Home prices in the Southern Nevada region ticked up slightly in May, but sales are still substantially down from 2022’s historic year coming out of the pandemic.
Las Vegas Realtors reported 3,000 existing homes, condos and townhomes sold this past month, which is a 20.3 percent drop in home sales compared with May of last year and a 19.6 percent drop for condos and townhomes respectively.
The total value of real estate sales in Southern Nevada also dropped. According to MLS data, the total value of homes sold in May was down 22.2 percent this year compared with May 2022, while the total value for condos and townhomes was down 24.1 percent.
LVR President Lee Barrett said it appears the bottom of the market has passed and there may be a “bouncing back” period upcoming, as home prices did tick up slightly again, with relatively similar stats compared with April of this year indicating a trend.
The median price for an existing single-family home sold in May of this year was $442,120, up 2.8 percent from April. But that was still down 8.3 percent from the record home price of $482,000 that was set in May of last year.
“Prices have now increased for a couple of months in a row heading into what is usually our strongest selling season,” Barrett said. He added that the sales pace in May equated to less than a two-month supply of properties available on the market and that last year at this time, Southern Nevada was facing even tighter inventory with about a one-month supply.

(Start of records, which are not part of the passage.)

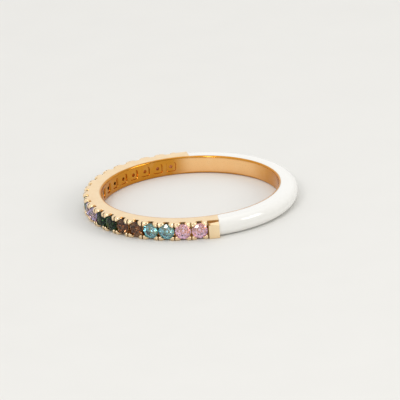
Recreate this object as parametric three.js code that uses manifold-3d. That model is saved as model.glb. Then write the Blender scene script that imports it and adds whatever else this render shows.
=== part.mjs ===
// A half-eternity stacking ring: a gold band with one row of round stones over the front half
// and white enamel over the back half. Millimetres, +Z up along the finger axis. The ring lies
// on its side on z = 0, and the middle of the row of stones faces -Y.
import * as THREE from 'three';
import { mergeVertices } from 'three/addons/utils/BufferGeometryUtils.js';
import Module from 'manifold-3d';

const wasm = await Module();
wasm.setup();

// The band.
const BORE_RADIUS = 8.5;
const BAND_RADIUS = 10.22;
const BAND_WIDTH = 1.75;
const BORE_BEVEL = 0.15;
const BAND_SEGMENTS = 60;

// The stones and their seats. Heights are measured from the bottom of a stone's girdle.
const STONE_COUNT = 20;
const STONE_PITCH = THREE.MathUtils.degToRad(9.057);
const STONE_RADIUS = 0.75;
const TABLE_RADIUS = 0.42;
const PAVILION_DEPTH = 0.64;
const GIRDLE_HEIGHT = 0.04;
const CROWN_HEIGHT = 0.2;
const GIRDLE_AT = 9.97;
const STONE_SIDES = 10;
const SEAT_GAP = 0.03;
const AZURE_RADIUS = 0.25;
const AZURE_RIM_RADIUS = 0.45;
const AZURE_DEPTH = 0.4;

// The cuts that part the metal round each stone, and the beads that hold it.
const NOTCH_WIDTH = 0.36;
const NOTCH_FLOOR = 9.74;
const NOTCH_CURVE_STEPS = 2;
const SLOT_WIDTH = 0.1;
const SLOT_FLOOR = 10.0;
const PRONG_TIP = 0.48;
const BEAD_RADIUS = 0.21;
const BEAD_TOP_RADIUS = 0.12;
const BEAD_TOP = 10.26;
const BEAD_FOOT = 9.9;
const BEAD_ACROSS = 0.54;
const BEAD_FROM_EDGE = 0.25;
const BEAD_SIDES = 6;

// The plain gold blocks at both ends of the row, and the enamel behind them.
const BLOCK_END = 1.87;
const LIP_RADIUS = 9.82;
const LIP_THICKNESS = 0.05;
const GROOVE_FLOOR = 9.62;
const GROOVE_FOOT = 0.19;
const STRIP_FOOT = 0.45;
const ENAMEL_RADIUS = 10.25;
const ENAMEL_SHOULDER = 0.76;
const SHOULDER_STEPS = 4;
const ENAMEL_INNER_RADIUS = 8.7;
const CORE_RADIUS = 9.75;
const CORE_WIDTH = 0.9;
const ENAMEL_GAP = 0.03;

// How far a cut runs on past what it cuts, how far in front of the finger axis the cut that
// frees the front half begins, and how near two corners are merged.
const CLEAR = 0.5;
const FRONT_START = 1.7;
const MERGE = 1e-5;

const HALF_WIDTH = BAND_WIDTH / 2;
const LAST_STONE = ((STONE_COUNT - 1) / 2) * STONE_PITCH;

const GOLD = { color: 0xe9b878, roughness: 0.22, metalness: 1.0 };
const ENAMEL = { color: 0xf4f3ee, roughness: 0.08, metalness: 0.0 };
const GEM = { roughness: 0.05, metalness: 0.0 };

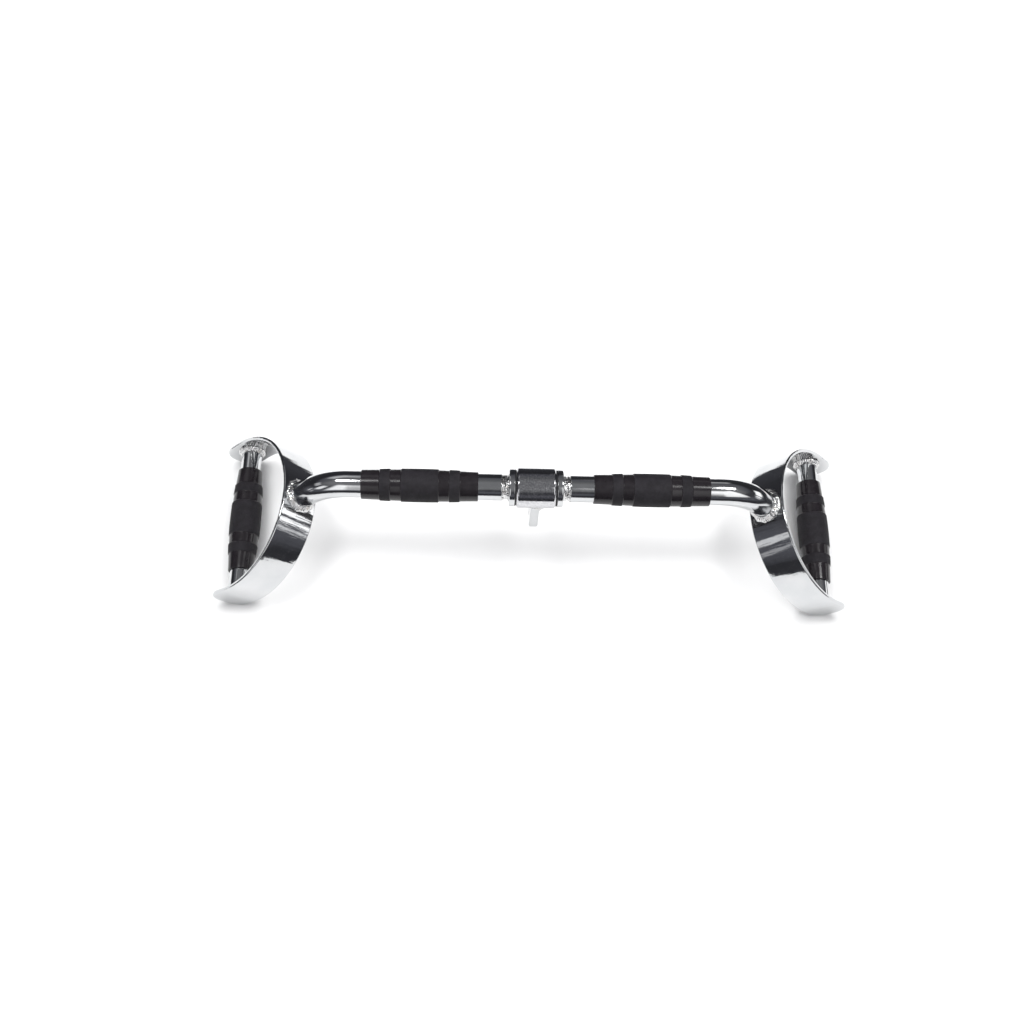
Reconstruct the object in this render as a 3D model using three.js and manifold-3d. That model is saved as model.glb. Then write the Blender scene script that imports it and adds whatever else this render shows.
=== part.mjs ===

LVR also noted in its monthly report that home sales are on pace to come in lower than they were in 2022 when 35,584 total sales were reported. This followed a record year in 2021, when 50,010 sales of homes, townhomes and condos were reported.
That was the first time the LVR had ever reported more than 50,000 home sales in a year, topping the previous record set back in 2011 by close to 2,000 homes.

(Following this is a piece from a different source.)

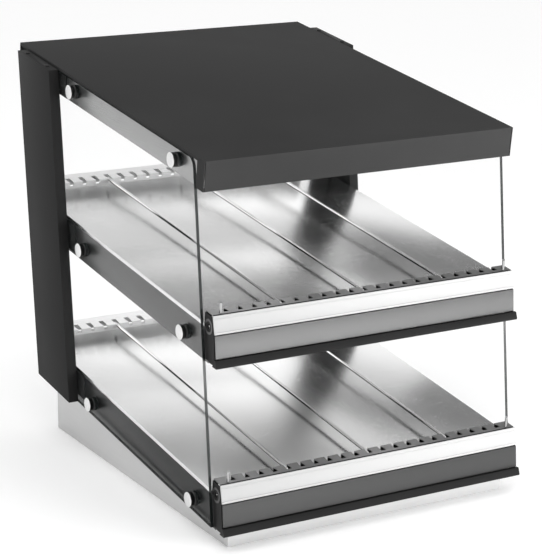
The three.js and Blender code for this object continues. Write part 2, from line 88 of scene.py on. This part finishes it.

The investor boom in metro Las Vegas also seems to be over as sales plunged a dramatic 60 percent in the first quarter compared with a year earlier, according to a report from Redfin, an online real estate brokerage. That was well above the 48.6 percent national average for metro areas.
MLS data also showed that 21.9 percent of all property sales in Southern Nevada were made with cash this past month, which is down from 33.6 percent one year ago.
This is also substantially below the historical record peak for the month of May, back in 2013 when 59.5 percent of all homes were purchased with cash.
The U.S. housing market has been on a roller-coaster ride since the start of the pandemic, which saw a buyer’s boom fueled by cheap money in 2021 that subsequently sent prices to record highs. Then Southern Nevada’s housing market came crashing down to earth in the second half of last year after rising interest rates led to a sharp jump in mortgage rates. This in turn forced buyers to pull back, sellers to slash prices and inventory jumped.
Nationally, Redfin reported that pending home sales dropped 17 percent from a year earlier for the four weeks ending May 28, also noting that homebuying demand dipped over May “due to elevated mortgage rates and a scarcity of homes for sale.”